For all you weekend warriors whose athletic dreams were dashed at high school graduation, a new study might conveniently excuse the lack of power in your play. Contrary to what coach said, it turns out that stretching before you play can reduce athletic performance.

The study found that certain stretching techniques for the hamstrings and quadriceps lowered strength and power output in high-performance male and female athletes. Power was significantly reduced in those who performed the static stretches (the kind where you hold the stretch) for the typical 90 seconds. Bouncing stretches didn’t significantly affect performance.

“Stretching is an important part of reducing sports injury, but the time to stretch is after performance, not before,” says kinesiology professor Bill Holcomb, who also heads the UNLV Sports Injury Research Center.

So, why have gym instructors offered bad advice for so long?

Picture the energy stored in your muscles like an elastic band. Static stretches before playing release some of that stored energy so there’s less power to tap during the performance. If you skip the precompetition static stretch, you may not be as flexible (which can cause its own problems), but your maximum power output will improve.

“For years we’ve known that muscles lengthen during athletic performance; therefore, we thought that stretching before activity would prepare those muscles to lengthen and reduce injury,” says Holcomb, a longtime athletic trainer. “Studies like ours found that if you do static stretching, muscles are prepared to lengthen for injury prevention, but at the expense of force and power.”

But don’t forgo those warm-ups before you hop on the treadmill just yet. While the findings are significant for competitive athletes in sports that demand bursts of power, like track and football, recreational athletes are another matter. The real point is that warm-up and cool-down routines need to be customized to your activity, age, and athletic ability.

Take a children’s soccer team, for example. “Range of motion is important to the sport, but normally, when the game is over, the kids have no organized cool down,” says Holcomb. “If they performed basic dynamic (sport-specific) exercises during warm-up and took a few minutes to do some simple static stretches after the game, it would improve the range of motion they’ll need to be both effective and injuryfree when they play.”

Still not sure what you should be doing? You’re not alone. Though most researchers recommend sport-specific warm-ups and those holding stretches for the cool down, according to Holcomb, they don’t agree on how to stretch appropriately for specific activities.
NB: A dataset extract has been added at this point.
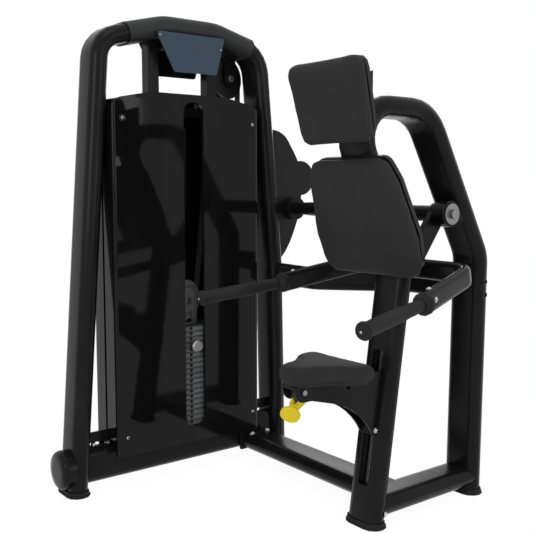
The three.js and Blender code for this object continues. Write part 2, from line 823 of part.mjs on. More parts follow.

Many, including other UNLV kinesiology researchers, are trying to find that perfect cocktail of static, ballistic, and dynamic stretching to both improve performance and stave off pesky injuries.


  • Jessica Kastl says:

    In terms of weight training, do you agree with specific warm-ups beforehand and then static stretching afterward?

  • scott herrera says:

    We posted this article because it make some key points. I personally have witnessed, on numerous occasions at both the amateur and professional level, a lack of organized post-training work, be it analytical training, MyoFascial Stretching or ELDOA. Post-training work is not a massage, hot and cold plunge.